Although it is now almost unanimously accepted that the cosmos started with the Big Bang, we still have no plausible theory for the forces that set this creative cataclysm in motion. Some of the most profound questions of modern science arise out of the difficulties scientists have explaining how our Universe was born. What happened, indeed what was, before the Big Bang? During the past few years cosmologists have begun to develop new ideas, sometimes fantastic, that are beginning to shed light on such questions.
In OUT OF THIS WORLD, Stephen Webb examines these amazing recent theories. After introducing general relativity and quantum mechnanics-the twin foundations of twentieth-century physics-he explains how they are fundamentally incompatible. Then, in a series of increasingly astonishing chapters, he introduces us to the seemingly outlandish and bizarre proposals-from almost unbelievably small particles to huge membranes that may envelope the Universe-that physicists have devised to account for this incompatibility, ultimately leading us to wholly new realms of understanding.
Webb makes these strange and wonderful goings-on accessible, engaging, and enjoyable, conveying not just what theorists have begun to believe about the cosmos, but the awe and excitement felt by scientists as this new picture of the Universe slowly emerges.
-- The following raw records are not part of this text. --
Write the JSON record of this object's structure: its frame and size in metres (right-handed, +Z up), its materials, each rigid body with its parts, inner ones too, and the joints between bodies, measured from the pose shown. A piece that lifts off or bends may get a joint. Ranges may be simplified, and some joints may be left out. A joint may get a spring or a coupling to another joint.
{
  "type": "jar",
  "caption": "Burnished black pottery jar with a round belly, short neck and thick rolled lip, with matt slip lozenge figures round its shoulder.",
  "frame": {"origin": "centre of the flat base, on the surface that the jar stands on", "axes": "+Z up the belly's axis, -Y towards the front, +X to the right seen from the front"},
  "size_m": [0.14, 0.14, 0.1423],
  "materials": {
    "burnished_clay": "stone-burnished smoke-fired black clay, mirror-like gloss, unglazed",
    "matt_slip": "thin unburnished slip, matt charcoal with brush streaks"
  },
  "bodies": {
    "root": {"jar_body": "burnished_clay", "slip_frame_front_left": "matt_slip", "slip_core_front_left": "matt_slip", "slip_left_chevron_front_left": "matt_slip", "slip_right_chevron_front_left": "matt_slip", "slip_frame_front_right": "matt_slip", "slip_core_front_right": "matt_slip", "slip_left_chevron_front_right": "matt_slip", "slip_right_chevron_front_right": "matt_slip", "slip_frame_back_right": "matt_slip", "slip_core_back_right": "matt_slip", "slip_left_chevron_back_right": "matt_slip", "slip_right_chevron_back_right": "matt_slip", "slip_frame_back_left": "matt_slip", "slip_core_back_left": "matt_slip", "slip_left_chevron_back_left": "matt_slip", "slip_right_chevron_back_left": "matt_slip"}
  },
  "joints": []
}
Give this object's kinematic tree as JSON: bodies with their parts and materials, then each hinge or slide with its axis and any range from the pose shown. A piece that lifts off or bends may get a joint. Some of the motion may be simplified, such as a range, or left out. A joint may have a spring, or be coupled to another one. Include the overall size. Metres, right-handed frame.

The first law of popular science is that a sense of the discipline can be conveyed without mathematical formalities. A dangerous assumption in any field, it’s especially problematic when applied to the arcana explored in this cursory digest of cutting-edge physics. Webb, author of the well-received Where Is Everybody? Fifty Solutions to the Fermi Paradox and the Problem of Extraterrestrial Life, tackles the most intractable problems of general relativity, quantum mechanics, particle physics, cosmology, string theory, superstring theory, and the shadowy "M-theory" that may lurk behind the others. It’s an ambitious project, which Webb tries to hold together with the unifying theme of symmetry, a concept he feels infuses the truths of science with a "beauty" comparable to the greatest works of art. Unfortunately, we’re not talking Grecian urns here; the symmetries of avant-garde physics are the kind you find in ten- or eleven-dimensional space-time-that is, baffling abstractions that Webb admits are "difficult to describe, and probably impossible to visualize." Physicists themselves can grasp such rarefied ideas only as the outcome of fiendishly difficult mathematics, and Webb can do little more than skate over them in a mixture of opaque jargon and inexact analogy that lay readers will still find incomprehensible after a few chapters. Occasionally an arresting result surfaces, like the notion that the universe might be a hologram, or that there might be a microscopic twin universe that shrinks as ours expands, or possibly a full-sized twin universe offset from ours by a fraction of an inch. But readers who lack the Ph.D-level training needed to make sense of these speculations may find that Webb’s book alternately numbs and boggles the mind without really enlightening it. 143 illustrations.